Please note your use of 'retrieve' and my use of 'nick' (steal, take without authority/permission). The shuttle DID retrieve some things but never nicked (stole) anything from orbit.
I may well be wrong but I'm not aware of any current or upcoming or likely science missions that leave stuff in orbit to be retrieved for later study/analysis that can't be brought back by a capsule - the Soyuz capsule (not to be mistaken for the rocket of the same name), the Dragon capsule, the upcoming CST-100 or even an Orion MPCV.
My main point, which I hope was clear, is that, IMHO, mini-spaceplanes (launch on a rocket, re-enter and fly to a landing field to land like an airplane) like the X-37 (whatever the variant) develop technology that is then classified and so denied to civilian/commercial usage. Their primary mission would be military in nature and risks starting an arms race in the one place where we don't want one - in orbit.
In addition, in this modern age where telescopes are widespread and the world would be watching, its primary mission of satellite theft would never be authorised by the political leadership - A mysterious theft is one thing, a theft that is aired live on the BBC World Service (for example) is quite another - which is why I think mini-spaceplanes give nothing and cost way too much, not just in financial terms.
Where are PARIS and LOHAN
How, in such a long review, could you have missed the Reg's own efforts at getting paper aeroplanes into space?
Parsing and re-parsing
Look, the idea of retrieving stuff from space is now SOLVED, good. The ESA payloads were very public, but not all were as publicized. If you simply believe that the USA has NO POSSIBLE uses for this technology, then we differ. Seems obtuse to me, since we did this a lot previously.
Since you advise that the Shuttle didn't steal anyone else's stuff and (my words) obtusely insist that we will do so now, you get to have that opinion. It looks like you made it up, though.

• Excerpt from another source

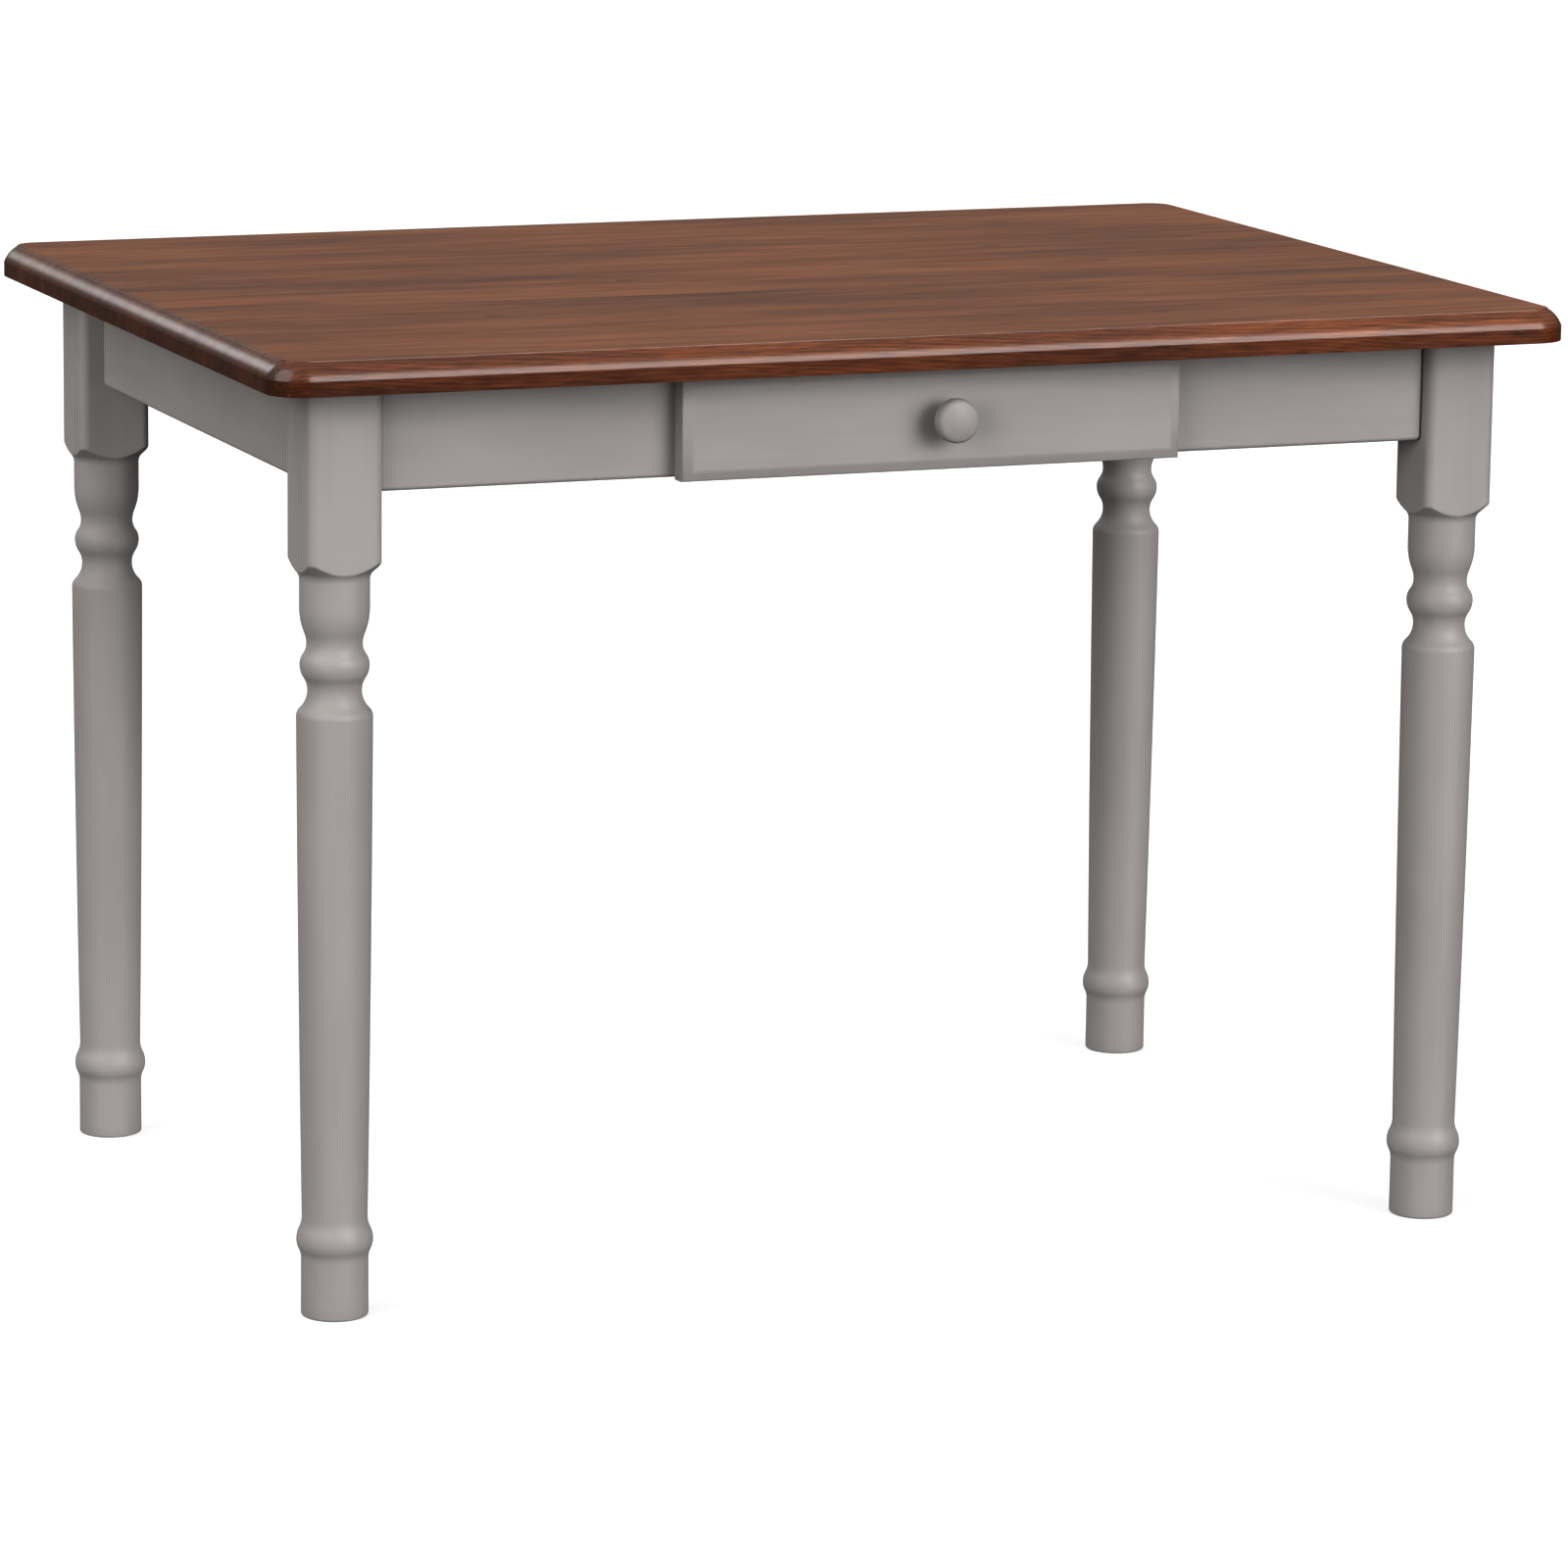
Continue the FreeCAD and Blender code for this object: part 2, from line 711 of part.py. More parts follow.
def drawer_front():
    """The board that closes over the window, with a wide flat bevel round its face."""
    rings = [front_ring(0, box_front),
             front_ring(0, front_face + bevel_depth),
             front_ring(bevel_width, front_face)]
    return Part.makeLoft(rings, True, True).cut(front_screws(fit_gap) + [knob_screw(fit_gap)])


def front_screws(gap=0.0):
    """Screws from inside the drawer box into its front, or with a gap their holes."""
    middle = (box_bottom + box_top) / 2
    made = []
    for sx in hands.values():
        for rise in (-front_screw_rise / 2, front_screw_rise / 2):
            head = Vector(drawer_offset + sx * front_screw_spread / 2, subfront_rear, middle + rise)
            made.append(countersunk(head, Vector(0, -1, 0), front_screw_length,
                                    screw_radius, screw_head_radius, gap))
    return made


def bottom_screws(gap=0.0):
    """Screws that hold the drawer's bottom up to its back, or with a gap their holes."""
    made = []
    for sx in hands.values():
        head = Vector(drawer_offset + sx * bottom_screw_spread / 2, (back_front + back_rear) / 2, bottom_low)
        made.append(countersunk(head, Vector(0, 0, 1), bottom_screw_length,
                                small_screw_radius, small_head_radius, gap))
    return made


# ---- knob
def knob():
    """A turned knob: a small foot, a waist and a thick head with a soft rim and domed face."""
    face_edge = knob_radius - knob_shoulder_width
    shoulder_high = knob_length - knob_dome
    shoulder_low = shoulder_high - knob_shoulder_height
    rim_low = shoulder_low - knob_rim
    head_low = rim_low - knob_rim_round
    waist = knob_foot_height + knob_waist_height
    flare = (knob_radius + knob_neck_radius) / 2
    ball = (face_edge ** 2 + knob_dome ** 2) / (2 * knob_dome)
    half_turn = asin(face_edge / ball) / 2
    outline = [
        line((0, 0), (knob_foot_radius, 0)),
        line((knob_foot_radius, 0), (knob_foot_radius, knob_foot_height)),
        upright_arc((knob_neck_radius, waist), (knob_foot_radius, knob_foot_height)),
        upright_arc((knob_neck_radius, waist), (flare, head_low)),
        line((flare, head_low), (knob_radius - knob_rim_round, head_low)),
        upright_arc((knob_radius, rim_low), (knob_radius - knob_rim_round, head_low)),
        line((knob_radius, rim_low), (knob_radius, shoulder_low)),
        upright_arc((knob_radius, shoulder_low), (face_edge, shoulder_high)),
        arc((face_edge, shoulder_high),
            (ball * sin(half_turn), knob_length - ball * (1 - cos(half_turn))), (0, knob_length)),
        line((0, knob_length), (0, 0)),
    ]
    piece = spun(outline)
    piece.Placement = FreeCAD.Placement(Vector(knob_x, front_face, knob_z),
                                        FreeCAD.Rotation(Vector(0, 0, 1), Vector(0, -1, 0)))
    return piece.cut([knob_screw(fit_gap)])


def knob_screw(gap=0.0):
    """The screw from inside the drawer into the knob, or with a gap its hole."""
    seat = Vector(knob_x, subfront_rear, knob_z)
    tip = Vector(knob_x, front_face - knob_screw_depth, knob_z)
    if gap:
        return hole(screw_radius, seat, tip, hole_spare)
    head = rod(knob_screw_head_radius, seat + Vector(0, knob_screw_head_height, 0), seat)
    return rod(screw_radius, seat, tip).fuse(head)


# ---- stop button
def stop_button():
    """The turn button behind the drawer; upright, it meets the apron's upper rail."""
    reach = top_under - swing_gap - stop_pivot_z
    half = stop_width / 2
    bar = between((-half, half), (0, stop_thickness), (half - stop_tail, reach - half))
    tip = Part.makeCylinder(half, stop_thickness, Vector(0, 0, reach - half), Vector(0, 1, 0))
    bar = bar.fuse(tip).removeSplitter()
    bar.translate(Vector(drawer_offset, stop_front, stop_pivot_z))
    start = Vector(drawer_offset, stop_front - overcut, stop_pivot_z)
    end = Vector(drawer_offset, stop_front + stop_thickness + overcut, stop_pivot_z)
    return bar.cut(rod(stop_screw_radius + pivot_gap, start, end))


def stop_screw(gap=0.0):
    """The pivot screw of the stop button, or with a gap its hole in the drawer's back."""
    tip = Vector(drawer_offset, back_rear - stop_screw_depth, stop_pivot_z)
    seat = Vector(drawer_offset, stop_front + stop_thickness + running_gap, stop_pivot_z)
    if gap:
        return hole(stop_screw_radius, tip, seat, hole_spare)
    head = rod(stop_screw_head, seat, seat + Vector(0, stop_screw_head_height, 0))
    return rod(stop_screw_radius, tip, seat).fuse(head)


# ---- every node
def every_corner(make):
    """One kind of hardware at all four corners."""
    made = []
    for sx, sy in corners.values():
        made += make(sx, sy)
    return made


def build():
    nodes = {"table_top": [table_top()]}
    for name, (sx, sy) in corners.items():
        nodes["leg_" + name] = [leg(sx, sy)]
        nodes["corner_block_" + name] = [corner_block(sx, sy)]
    nodes["front_apron"] = [front_apron()]
    nodes["back_apron"] = [long_apron(1)]
    nodes["apron_dowels"] = every_corner(corner_dowels)
    nodes["hanger_bolts"] = every_corner(corner_bolts)
    nodes["bolt_washers"] = every_corner(corner_washers)
    nodes["bolt_nuts"] = every_corner(corner_nuts)
    nodes["corner_block_screws"] = every_corner(corner_screws)
    for name, (root, way) in button_places().items():
        nodes["top_button_" + name] = [top_button(root, way)]
    nodes["top_screws"] = top_screws()
    for name, hand in hands.items():
        nodes[name + "_apron"] = [side_apron(hand)]
        nodes["runner_" + name] = [runner(hand)]
        nodes["kicker_" + name] = [kicker(hand)]
        nodes["drawer_side_" + name] = [drawer_side(hand)]
    nodes["runner_dowels"] = runner_dowels(-1) + runner_dowels(1)
    nodes["drawer_front"] = [drawer_front()]
    nodes["drawer_subfront"] = [drawer_subfront()]
    nodes["drawer_back"] = [drawer_back()]
    nodes["drawer_bottom"] = [drawer_bottom()]
    nodes["drawer_front_screws"] = front_screws()
    nodes["drawer_bottom_screws"] = bottom_screws()
    nodes["drawer_knob"] = [knob()]
    nodes["knob_screw"] = [knob_screw()]
    nodes["stop_button"] = [stop_button()]
    nodes["stop_button_screw"] = [stop_screw()]
    return nodes


def save(nodes):
    """Writes each node, one solid or a group of separate solids, to its own STEP file."""
    os.makedirs("parts", exist_ok=True)
    for name, solids in nodes.items():
        solids = [solid for piece in solids for solid in piece.Solids]
        shape = solids[0] if len(solids) == 1 else Part.makeCompound(solids)
        shape.exportStep("parts/" + name + ".step")


save(build())
print("drawer travel to the stop, mm:", round(stop_front + long_in - running_gap, 1))
print("stop button pivot, mm:", drawer_offset, round(stop_front, 2), round(stop_pivot_z, 2))
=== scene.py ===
# %% [markdown]
# # A farmhouse kitchen table
# The table is a stained solid top on four turned and painted legs, with one drawer in its apron.
# The CAD model is the fixed frame of this scene: it says where every board, leg and screw is.
# Blender gives the same pieces their finer shape and their finish, and sets up a small studio.

# %% The frame
import json
from functools import partialmethod
from math import acos, atan2, copysign, cos, hypot, pi, radians, sin, sqrt

import bmesh
import bpy
import numpy as np
from mathutils import Matrix, Vector


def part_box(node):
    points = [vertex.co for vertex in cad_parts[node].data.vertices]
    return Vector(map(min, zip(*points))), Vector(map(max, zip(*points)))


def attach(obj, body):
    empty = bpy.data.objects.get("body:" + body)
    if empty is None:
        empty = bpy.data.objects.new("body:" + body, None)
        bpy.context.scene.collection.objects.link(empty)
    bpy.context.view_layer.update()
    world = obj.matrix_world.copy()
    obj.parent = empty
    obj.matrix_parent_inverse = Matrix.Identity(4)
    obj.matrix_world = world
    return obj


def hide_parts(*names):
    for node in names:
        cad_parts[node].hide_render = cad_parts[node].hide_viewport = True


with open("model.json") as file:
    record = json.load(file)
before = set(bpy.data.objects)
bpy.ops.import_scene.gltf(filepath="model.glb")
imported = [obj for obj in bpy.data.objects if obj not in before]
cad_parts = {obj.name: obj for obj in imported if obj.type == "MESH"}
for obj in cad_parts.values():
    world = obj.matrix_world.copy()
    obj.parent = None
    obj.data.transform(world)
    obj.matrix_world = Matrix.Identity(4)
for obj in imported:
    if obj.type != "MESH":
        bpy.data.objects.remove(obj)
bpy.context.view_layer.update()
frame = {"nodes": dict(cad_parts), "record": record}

MM = 0.001
record = frame["record"]
body_of = {node: body for body, nodes in record["behaviour"]["bodies"].items() for node in nodes}
corners = {"front_left": (-1, -1), "front_right": (1, -1), "back_left": (-1, 1), "back_right": (1, 1)}

# %% [markdown]
# ## Small helpers
# A node tree can be drawn by hand in Blender's editors, or built line by line in a script.
# Here `put` adds one node, links or sets each of its inputs, and gives back a `Step`: the output
# that the next node works on. A sum with steps adds Math nodes, so that a material or a Geometry
# Nodes tree reads as a short recipe.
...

The use of mini-spaceplanes...
Does the X-37 mini-spaceplane have no research use whatsoever? No, it CAN be used for a range of research subjects. Materials science is the most obvious thing that leaps to mind and there are others.
So is the X-37 the best way to do the research? Absolutely not, there are more cost-effective ways to do the research. Have a capsule take it up, let it orbit for a while and then bring it down. It'll cost less than the X-37.
And I'm not saying that the US WILL now start pinching satellites, I'm saying that the US government will NEVER authorise the theft of satellites from LEO for the simple reason that the world would be watching such an action take place, live as it happens.
All of which leaves the X-37 in an uncomfortable spot. What IS it good for, if not pinching a satellite and research can be done elsewhere, cheaper? Not much, is my answer. It's the US Air Force who're funding this, so expect any research it carries out to be classified. The lack of data, and the fear of starting down a particular development path only to be told half-way that they're encroaching on classified research puts potential developers off researching, designing & building a civilian/commercial SSTO spaceplane.
So, money spent on knowledge that will be withheld from people in general, knowledge that could have been gained (in a more open manner and for the benefit of more people) at a lower cost. Money will also be spent on a vehicle that will NEVER get to do the one other thing it's good for.
It doesn't bother me so much, I'm English and REL is moving ahead with Skylon and expect to do nicely, thank you, but I'd much rather see TWO (or more) spaceplanes being developed and holding out the possibility that anyone can help to make our species a multi-planet species.